Usually this phase of the process takes 6-12 months in which time the business as it grows. The next step is to consider how the business might be sold if that is what the owner’s ultimate goal is. The first thing to say about this is that the earlier the action to optimise value, the better the end the result is, but the process is also important. Let’s say the entrepreneur wants to sell the business in 3-5 years. To optimize its value the process needs to be started now. So what is the process?

First, possible acquirers need to be identified and an understanding reached as to why they would be interest in the business.

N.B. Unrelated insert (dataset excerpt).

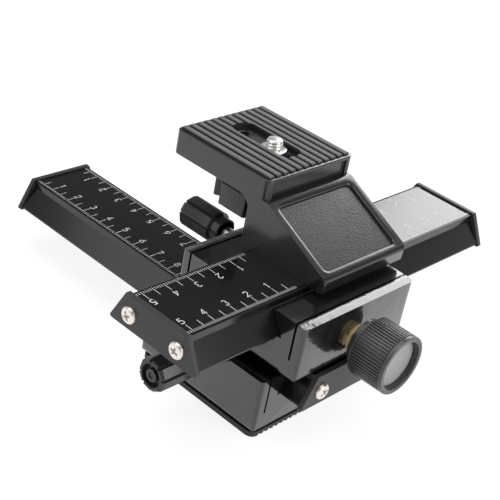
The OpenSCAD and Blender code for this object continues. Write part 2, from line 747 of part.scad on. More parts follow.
module screw_flange() color([0.8, 0.79, 0.76]) at_bracket()
    translate([0, screw_y, casting_z + slide_gap]) difference() {
        cylinder(h = flange_h, r = flange_r);
        translate([0, 0, -cut]) cylinder(h = flange_h + 2 * cut, r = neck_r + seat_gap);
    }

module wing_knob() color([0.12, 0.12, 0.125]) at_bracket() translate([0, screw_y, 0])
    difference() {
        union() {
            translate([0, 0, wing_low]) cylinder(h = wing_h, r = wing_r - 4);
            translate([0, 0, wing_low]) linear_extrude(wing_h) intersection() {
                for (i = [0 : wing_lobes - 1]) rotate([0, 0, i * 360 / wing_lobes])
                    translate([wing_r / 2, 0])
                        rounded_rect(wing_r, PI * wing_r * 1.5 / wing_lobes, 1.5);
                circle(wing_r);
            }
            translate([0, 0, wing_low + wing_h - 0.01])
                cylinder(h = hub_top - wing_low - wing_h, r = hub_r);
        }
        translate([0, 0, wing_low + 2 - seat_gap]) cylinder(h = platform_z, r = neck_r + seat_gap);
    }

// ---- Nodes built from the shared shapes --------------------------------------

// The lower rail also has the tapped holes that the upper carriage is held by
module lower_rail() color([0.06, 0.06, 0.065]) difference() {
    at_lower_rail() rail();
    mount_screw_places() translate([0, 0, -channel_z - m3_in_rail])
        cylinder(h = m3_in_rail + cut, r = m3_r + seat_gap);
}

// The upper rail also has the countersunk holes for the bracket's screws
module upper_rail() color([0.06, 0.06, 0.065]) difference() {
    at_upper_rail() rail();
    at_bracket() foot_screw_places() translate([0, 0, -rail_h]) {
        translate([0, 0, -cut]) cylinder(h = rail_h + 2 * cut, r = m4_r + seat_gap);
        mirror([0, 0, 1]) translate([0, 0, -m4_head_h])
            cylinder(h = m4_head_h + 0.01, r1 = m4_r + sink_gap, r2 = m4_head_r + sink_gap);
    }
}

module on_lower_pinion() at_lower_carriage() translate([0, 0, pinion_z]) children();
module on_upper_pinion() at_upper_carriage() translate([0, 0, pinion_z]) children();

lower_carriage();
base_pad();
tripod_bush();
color([0.75, 0.58, 0.3]) on_lower_pinion() shaft_bush();  // lower_shaft_bush
color([0.2, 0.2, 0.21]) on_lower_pinion() focus_knob();  // lower_focus_knob
color([0.35, 0.35, 0.36]) on_lower_pinion() knob_cap();  // lower_knob_cap
color([0.75, 0.73, 0.7]) on_lower_pinion() knob_screw();  // lower_knob_screw
color([0.7, 0.7, 0.7]) on_lower_pinion() pinion_shaft();  // lower_pinion_shaft
color([0.75, 0.58, 0.3]) on_lower_pinion() pinion(lower_shift);  // lower_pinion
color([0.12, 0.12, 0.125]) at_lower_carriage() lock_knob(lower_lock_gap);  // lower_lock_knob
color([0.75, 0.73, 0.7]) at_lower_carriage() lock_screw(lower_lock_gap);  // lower_lock_screw
lower_rail();
color([0.6, 0.6, 0.6]) at_lower_rail() rack();  // lower_rack
color([0.75, 0.73, 0.7]) at_lower_rail() rack_screws();  // lower_rack_screws
color([0.1, 0.1, 0.105]) at_lower_rail() end_plate(-1);  // lower_near_plate
color([0.1, 0.1, 0.105]) at_lower_rail() end_plate(1);  // lower_far_plate
color([0.8, 0.76, 0.72]) at_lower_rail() plate_screws();  // lower_plate_screws
upper_carriage();
upper_carriage_screws();
color([0.75, 0.58, 0.3]) on_upper_pinion() shaft_bush();  // upper_shaft_bush
color([0.2, 0.2, 0.21]) on_upper_pinion() focus_knob();  // upper_focus_knob
color([0.35, 0.35, 0.36]) on_upper_pinion() knob_cap();  // upper_knob_cap
color([0.75, 0.73, 0.7]) on_upper_pinion() knob_screw();  // upper_knob_screw
color([0.7, 0.7, 0.7]) on_upper_pinion() pinion_shaft();  // upper_pinion_shaft
color([0.75, 0.58, 0.3]) on_upper_pinion() pinion(upper_shift);  // upper_pinion
color([0.12, 0.12, 0.125]) at_upper_carriage() lock_knob(upper_lock_gap);  // upper_lock_knob
color([0.75, 0.73, 0.7]) at_upper_carriage() lock_screw(upper_lock_gap);  // upper_lock_screw
upper_rail();
color([0.6, 0.6, 0.6]) at_upper_rail() rack();  // upper_rack
color([0.75, 0.73, 0.7]) at_upper_rail() rack_screws();  // upper_rack_screws
color([0.1, 0.1, 0.105]) at_upper_rail() end_plate(-1);  // upper_left_plate
color([0.1, 0.1, 0.105]) at_upper_rail() end_plate(1);  // upper_right_plate
color([0.8, 0.76, 0.72]) at_upper_rail() plate_screws();  // upper_plate_screws
camera_bracket();
bracket_screws();
panel_inlay();
top_pad();
slot_washer();
camera_screw();
screw_flange();
wing_knob();
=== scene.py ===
import math

import bmesh
import bpy
from mathutils import Matrix, Vector


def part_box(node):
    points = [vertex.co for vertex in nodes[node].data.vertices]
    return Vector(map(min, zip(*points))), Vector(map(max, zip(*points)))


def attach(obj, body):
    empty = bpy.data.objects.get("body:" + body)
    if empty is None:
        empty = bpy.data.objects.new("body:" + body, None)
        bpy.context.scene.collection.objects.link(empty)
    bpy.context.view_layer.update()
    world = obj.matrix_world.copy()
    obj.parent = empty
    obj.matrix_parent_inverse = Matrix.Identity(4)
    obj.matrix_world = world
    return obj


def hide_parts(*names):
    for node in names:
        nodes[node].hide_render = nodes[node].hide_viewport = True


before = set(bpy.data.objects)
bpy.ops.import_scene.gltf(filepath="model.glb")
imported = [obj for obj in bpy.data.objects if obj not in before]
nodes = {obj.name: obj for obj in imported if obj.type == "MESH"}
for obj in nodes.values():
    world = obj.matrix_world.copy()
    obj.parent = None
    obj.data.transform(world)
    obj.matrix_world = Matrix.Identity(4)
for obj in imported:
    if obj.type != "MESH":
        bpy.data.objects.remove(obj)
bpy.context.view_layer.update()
toMetres = 0.001  # a millimetre in metres

# Plain shapes: each is (points, faces).
past = 1  # how far a cutting shape goes beyond what it cuts
clear = 40  # a height above every piece that is cut up to it
nearAxis = 0.02  # radius of a closed end on a lathe's axis


def arc(cx, cy, r, start, end, steps):
    return [(cx + r * math.cos(math.radians(start + (end - start) * i / steps)),
             cy + r * math.sin(math.radians(start + (end - start) * i / steps)))
            for i in range(steps + 1)]


def roundedRect(w, d, r, steps=6, cx=0, cy=0):
    outline = []
    for sx, sy, start in ((1, 1, 0), (-1, 1, 90), (-1, -1, 180), (1, -1, 270)):
        outline += arc(cx + sx * (w / 2 - r), cy + sy * (d / 2 - r), r, start, start + 90, steps)
    return outline


def lowRounded(w, h, r, steps=6):
    return (arc(w / 2 - r, r, r, -90, 0, steps) + [(w / 2, h + past), (-w / 2, h + past)]
            + arc(r - w / 2, r, r, 180, 270, steps))


def mirrored(half):
    return half + [(-x, z) for x, z in reversed(half)]


def prism(outline, low, high, along="z"):
    turn = {"z": lambda a, b, h: (a, b, h), "y": lambda a, b, h: (a, h, b),
            "x": lambda a, b, h: (h, a, b)}[along]
    count = len(outline)
    points = [turn(a, b, low) for a, b in outline] + [turn(a, b, high) for a, b in outline]
    faces = [tuple(range(count)), tuple(range(2 * count - 1, count - 1, -1))]
    faces += [(i, i + count, (i + 1) % count + count, (i + 1) % count) for i in range(count)]
    return points, faces


def block(low, high):
    (x0, y0, z0), (x1, y1, z1) = low, high
    return prism([(x0, y0), (x1, y0), (x1, y1), (x0, y1)], z0, z1)


def loft(rings):
    count = len(rings[0])
    points = [p for ring in rings for p in ring]
    last = (len(rings) - 1) * count
    faces = [tuple(range(count)), tuple(range(last + count - 1, last - 1, -1))]
    for k in range(len(rings) - 1):
        for i in range(count):
            j = (i + 1) % count
            faces.append((k * count + i, (k + 1) * count + i, (k + 1) * count + j, k * count + j))
    return points, faces


def lathe(profile, steps=64, wave=None):
    # profile is a list of (radius, height); wave changes a ring's radius round its angle
    rings = []
    for r, h, *rest in profile:
        ring = []
        for i in range(steps):
            a = 2 * math.pi * i / steps
            grown = r + (wave(a) * rest[0] if wave and rest else 0)
            ring.append((grown * math.cos(a), grown * math.sin(a), h))
        rings.append(ring)
    return loft(rings)


def rod(radius, low, high, steps=32):
    return lathe([(radius, low), (radius, high)], steps)


def ringFaces(profile, steps, wave=None):
    # the profile's ends are joined, so the ring is open in the middle
    points, faces = lathe(profile, steps, wave)
    last = (len(profile) - 1) * steps
    return points, faces[2:] + [(i, (i + 1) % steps, last + (i + 1) % steps, last + i)
                                for i in range(steps)]


def put(shape, place):
    return [tuple(place @ Vector(p)) for p in shape[0]], shape[1]


def together(*shapes):
    points, faces = [], []
    for morePoints, moreFaces in shapes:
        start = len(points)
        points += morePoints
        faces += [tuple(i + start for i in face) for face in moreFaces]
    return points, faces


def shifted(x=0, y=0, z=0):
    return Matrix.Translation((x, y, z))


def turned(angle, axis="Z"):
    return Matrix.Rotation(math.radians(angle), 4, axis)


alongX = turned(90, "Y")
towardsMinusX = turned(-90, "Y")

# Frames of the carriages, rails and bracket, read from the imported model.


def boxOf(node):
    low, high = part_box(node)
    return [v / toMetres for v in low], [v / toMetres for v in high]


def middleOf(node, axis):
    low, high = boxOf(node)
    return (low[axis] + high[axis]) / 2


def standing(node, turn=0):
    return shifted(middleOf(node, 0), middleOf(node, 1), boxOf(node)[0][2]) @ turned(turn)


lowerBlock = standing("lower_carriage")
upperBlock = standing("upper_carriage", -90)
lowerWay = standing("lower_rail")
upperWay = standing("upper_rail", -90)
bracketFoot = shifted(middleOf("camera_bracket", 0), middleOf("upper_rail", 1),
                      boxOf("camera_bracket")[0][2])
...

Secondly, find out what makes them attracted to the business, and what additional things would they like to see in the business to make it even more valuable for them. There then follows a process where these features are then embodied in the business model provided they do not compromise the overall business value.

Then when the owner decides to sell, your approach the potential buyers, declare the business on the market, and try to set up a bidding match much like selling a house. It creates considerable value to the owner.

If these processes are followed, our experience is that rather than selling a business for one or two times earnings, it can be as much as five or ten times earnings, depending on the type of business it is.

This is not a zero sum game. Amazing value can be created if the business owner acts early and strategically.